What to produce →
Every record here needs to be written out again exactly.
## start Data rows
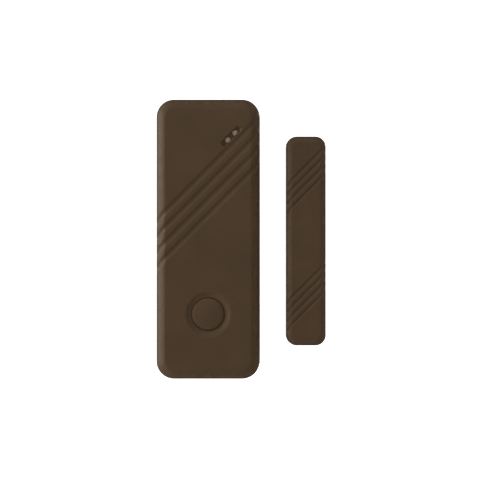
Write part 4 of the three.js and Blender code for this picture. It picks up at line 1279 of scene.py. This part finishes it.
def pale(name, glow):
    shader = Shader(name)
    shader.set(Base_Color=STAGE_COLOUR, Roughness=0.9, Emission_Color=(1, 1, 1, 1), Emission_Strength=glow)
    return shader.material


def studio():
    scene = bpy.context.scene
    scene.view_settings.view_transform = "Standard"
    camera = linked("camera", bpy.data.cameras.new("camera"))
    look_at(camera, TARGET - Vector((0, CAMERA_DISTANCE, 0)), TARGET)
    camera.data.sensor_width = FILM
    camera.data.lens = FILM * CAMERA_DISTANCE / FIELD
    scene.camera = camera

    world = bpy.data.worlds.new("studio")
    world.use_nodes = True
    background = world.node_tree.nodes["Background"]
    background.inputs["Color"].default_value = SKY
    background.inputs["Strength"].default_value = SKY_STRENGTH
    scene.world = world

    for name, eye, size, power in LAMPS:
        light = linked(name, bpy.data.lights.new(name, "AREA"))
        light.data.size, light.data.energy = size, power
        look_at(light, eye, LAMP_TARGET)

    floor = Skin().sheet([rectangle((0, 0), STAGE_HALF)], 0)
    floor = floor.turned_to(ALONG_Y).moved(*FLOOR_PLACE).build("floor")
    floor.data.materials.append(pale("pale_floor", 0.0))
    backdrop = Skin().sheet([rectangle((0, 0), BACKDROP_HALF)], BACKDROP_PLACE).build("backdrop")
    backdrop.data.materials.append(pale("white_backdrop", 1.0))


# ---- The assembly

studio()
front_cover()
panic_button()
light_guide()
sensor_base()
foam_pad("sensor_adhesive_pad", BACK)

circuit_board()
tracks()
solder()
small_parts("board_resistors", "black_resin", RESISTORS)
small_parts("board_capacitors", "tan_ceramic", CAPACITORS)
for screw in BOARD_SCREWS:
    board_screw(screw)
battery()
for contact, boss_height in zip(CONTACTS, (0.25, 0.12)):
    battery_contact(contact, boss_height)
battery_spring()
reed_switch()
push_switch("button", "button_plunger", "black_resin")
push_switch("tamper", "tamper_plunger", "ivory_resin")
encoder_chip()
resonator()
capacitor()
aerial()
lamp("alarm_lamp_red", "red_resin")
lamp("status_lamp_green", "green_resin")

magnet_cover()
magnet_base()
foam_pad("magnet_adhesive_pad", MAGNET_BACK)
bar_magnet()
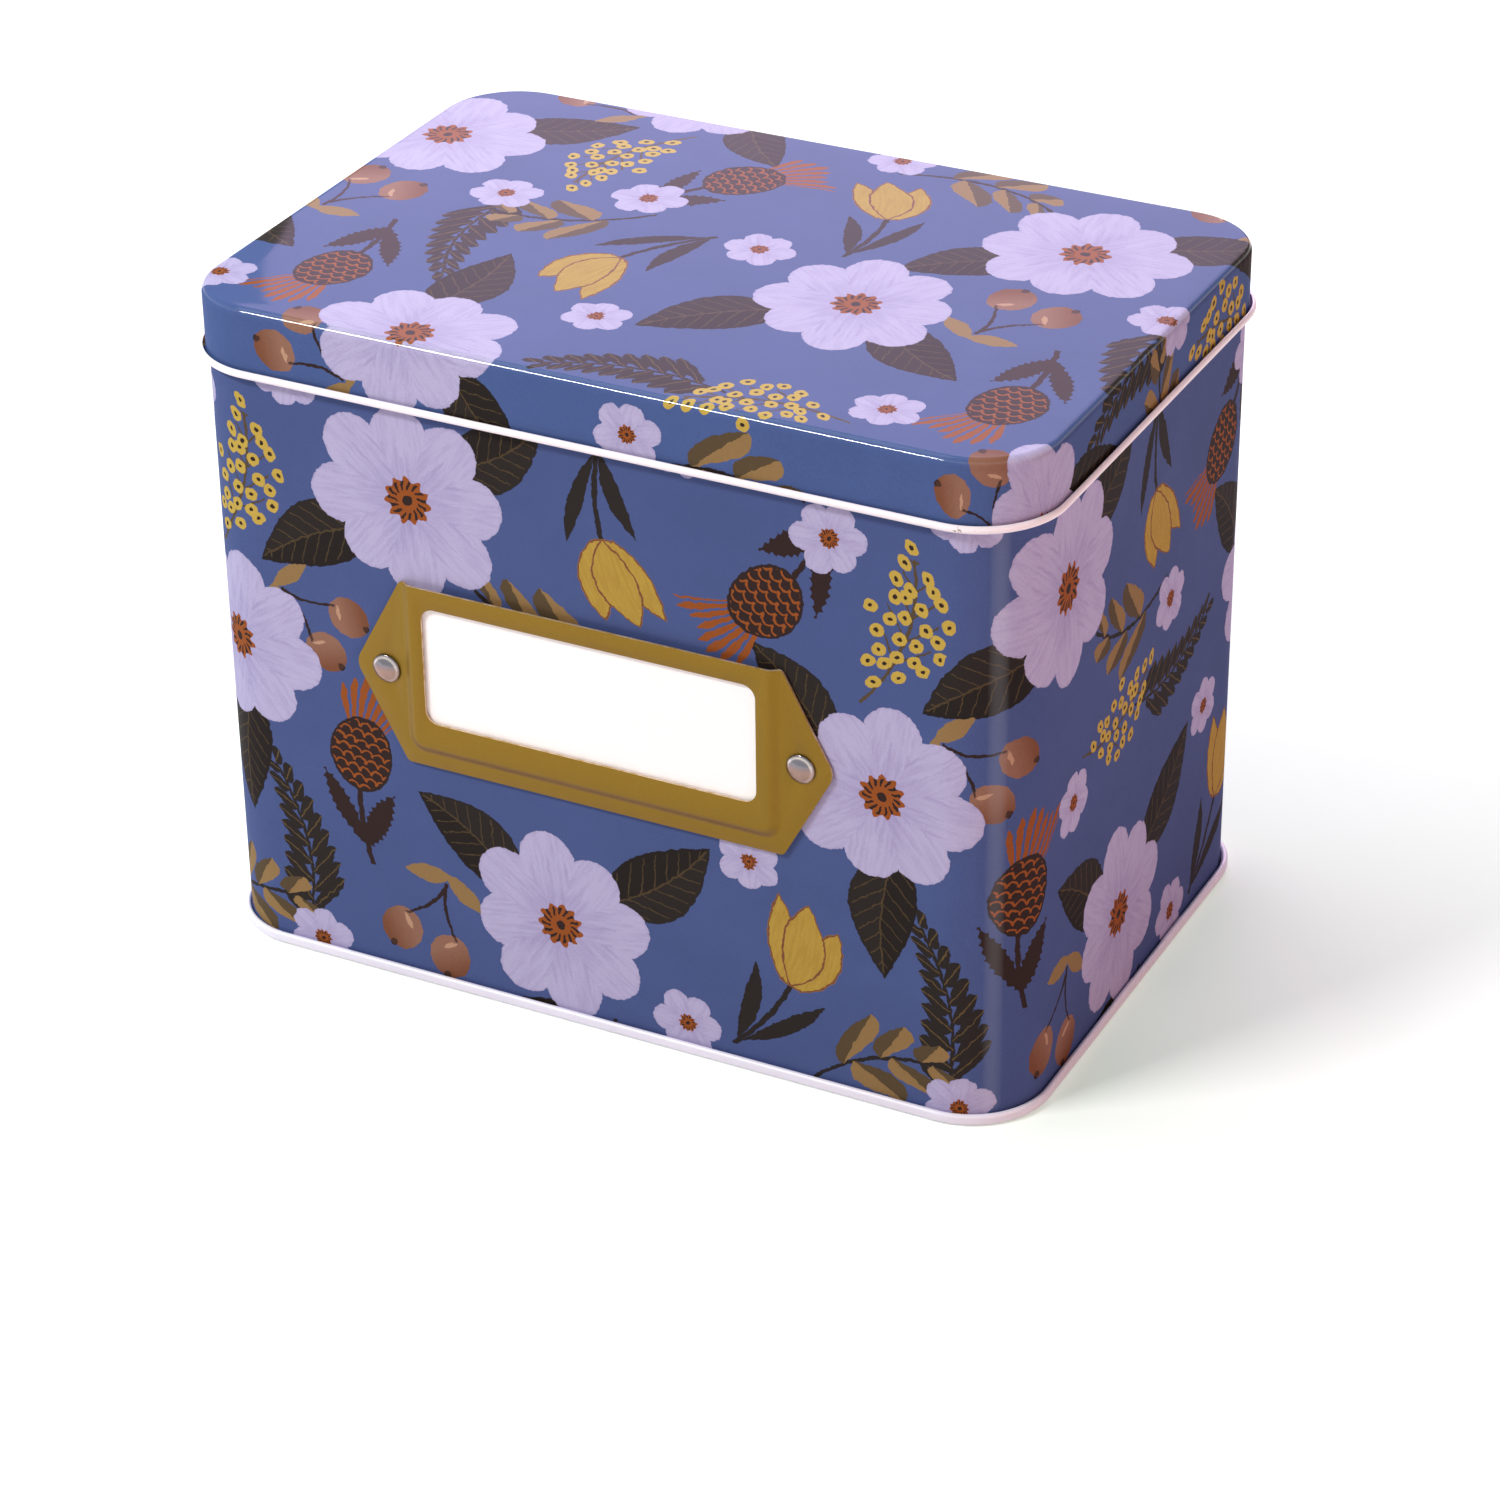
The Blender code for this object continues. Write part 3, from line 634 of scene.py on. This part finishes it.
## end Data rows
Response →
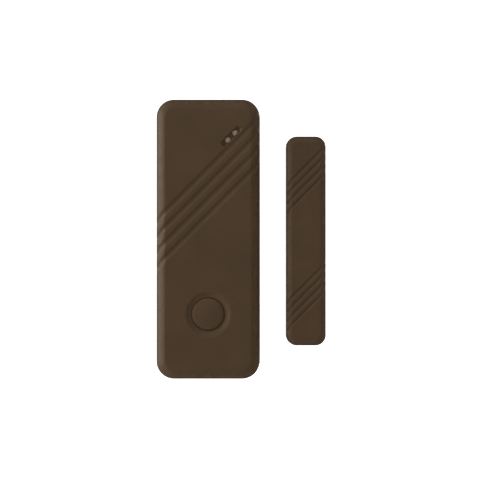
Write part 4 of the three.js and Blender code for this picture. It picks up at line 1279 of scene.py. This part finishes it.
def pale(name, glow):
    shader = Shader(name)
    shader.set(Base_Color=STAGE_COLOUR, Roughness=0.9, Emission_Color=(1, 1, 1, 1), Emission_Strength=glow)
    return shader.material


def studio():
    scene = bpy.context.scene
    scene.view_settings.view_transform = "Standard"
    camera = linked("camera", bpy.data.cameras.new("camera"))
    look_at(camera, TARGET - Vector((0, CAMERA_DISTANCE, 0)), TARGET)
    camera.data.sensor_width = FILM
    camera.data.lens = FILM * CAMERA_DISTANCE / FIELD
    scene.camera = camera

    world = bpy.data.worlds.new("studio")
    world.use_nodes = True
    background = world.node_tree.nodes["Background"]
    background.inputs["Color"].default_value = SKY
    background.inputs["Strength"].default_value = SKY_STRENGTH
    scene.world = world

    for name, eye, size, power in LAMPS:
        light = linked(name, bpy.data.lights.new(name, "AREA"))
        light.data.size, light.data.energy = size, power
        look_at(light, eye, LAMP_TARGET)

    floor = Skin().sheet([rectangle((0, 0), STAGE_HALF)], 0)
    floor = floor.turned_to(ALONG_Y).moved(*FLOOR_PLACE).build("floor")
    floor.data.materials.append(pale("pale_floor", 0.0))
    backdrop = Skin().sheet([rectangle((0, 0), BACKDROP_HALF)], BACKDROP_PLACE).build("backdrop")
    backdrop.data.materials.append(pale("white_backdrop", 1.0))


# ---- The assembly

studio()
front_cover()
panic_button()
light_guide()
sensor_base()
foam_pad("sensor_adhesive_pad", BACK)

circuit_board()
tracks()
solder()
small_parts("board_resistors", "black_resin", RESISTORS)
small_parts("board_capacitors", "tan_ceramic", CAPACITORS)
for screw in BOARD_SCREWS:
    board_screw(screw)
battery()
for contact, boss_height in zip(CONTACTS, (0.25, 0.12)):
    battery_contact(contact, boss_height)
battery_spring()
reed_switch()
push_switch("button", "button_plunger", "black_resin")
push_switch("tamper", "tamper_plunger", "ivory_resin")
encoder_chip()
resonator()
capacitor()
aerial()
lamp("alarm_lamp_red", "red_resin")
lamp("status_lamp_green", "green_resin")

magnet_cover()
magnet_base()
foam_pad("magnet_adhesive_pad", MAGNET_BACK)
bar_magnet()
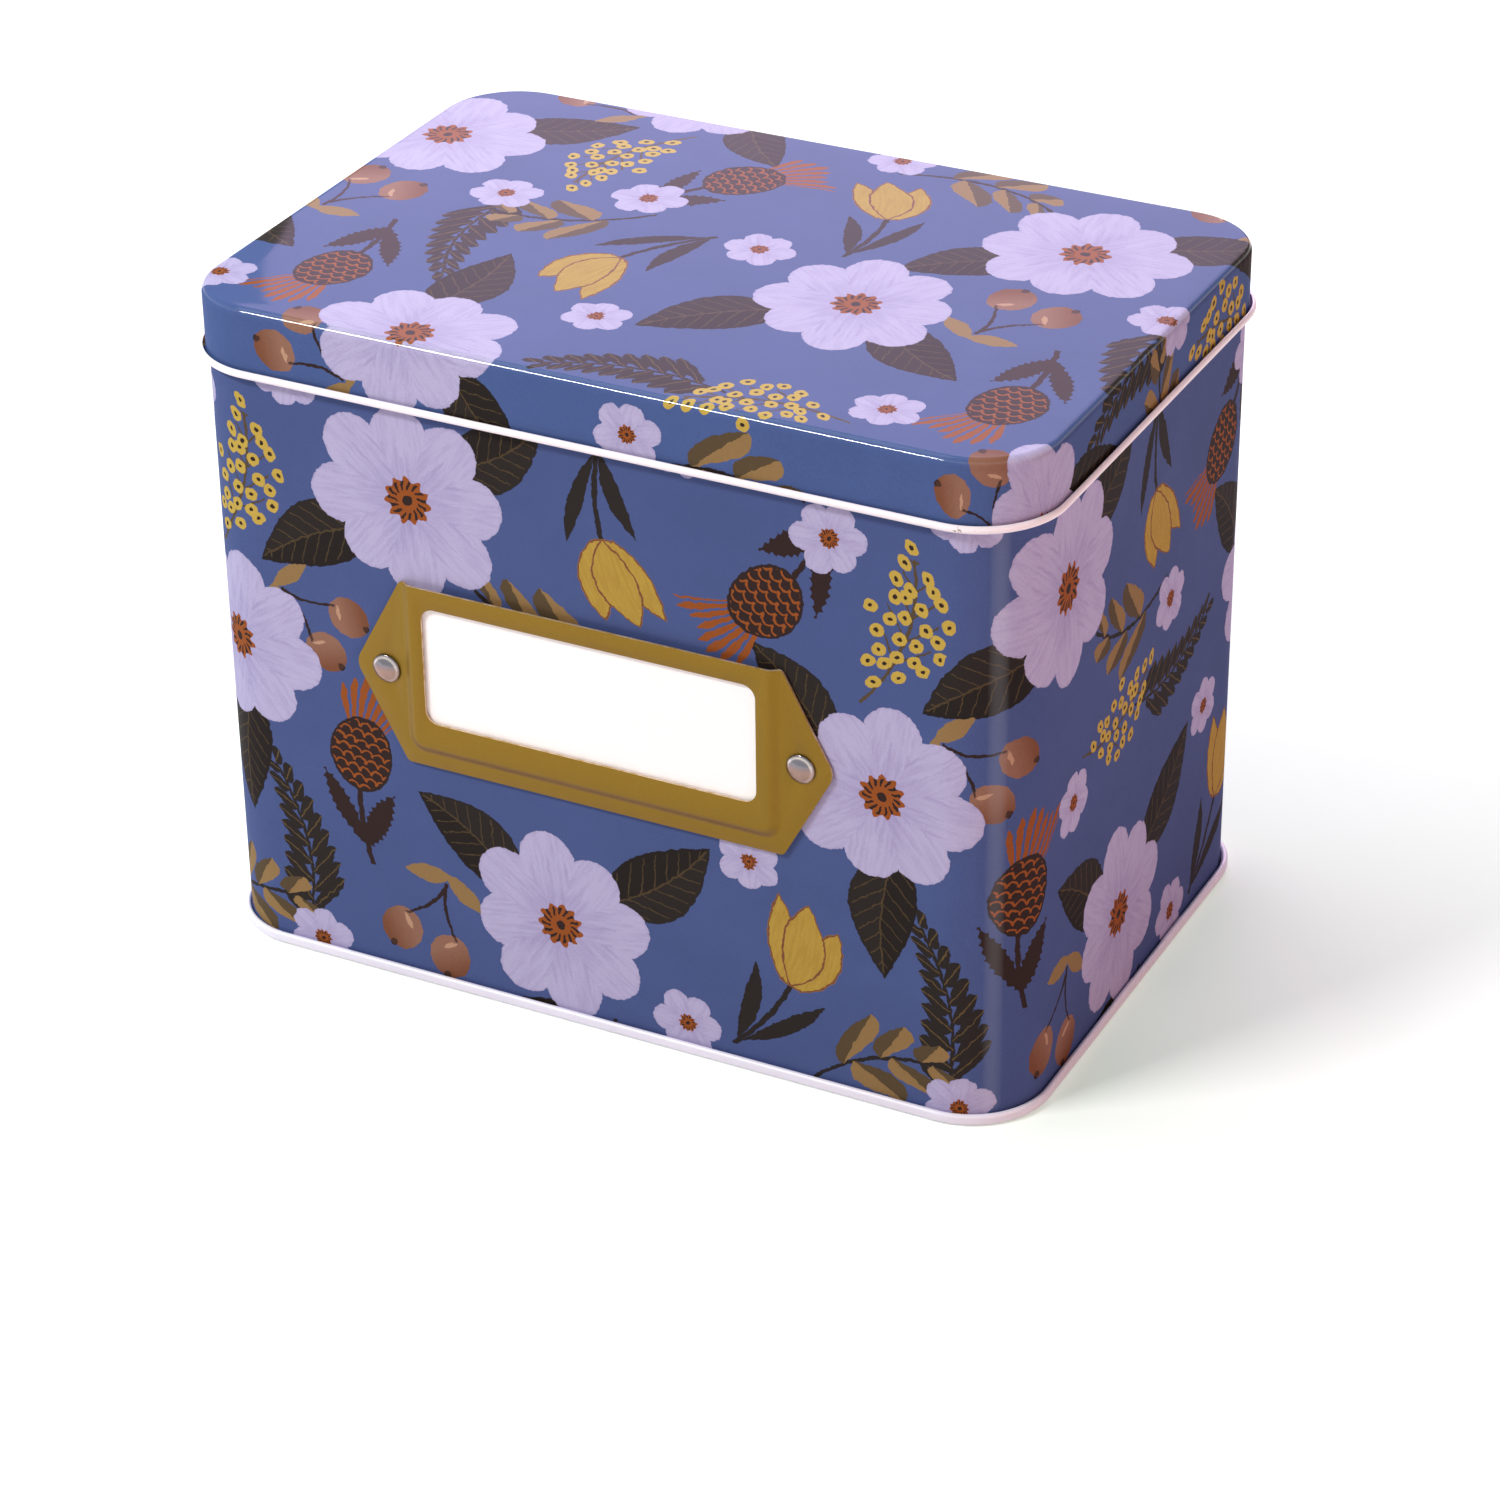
The Blender code for this object continues. Write part 3, from line 634 of scene.py on. This part finishes it.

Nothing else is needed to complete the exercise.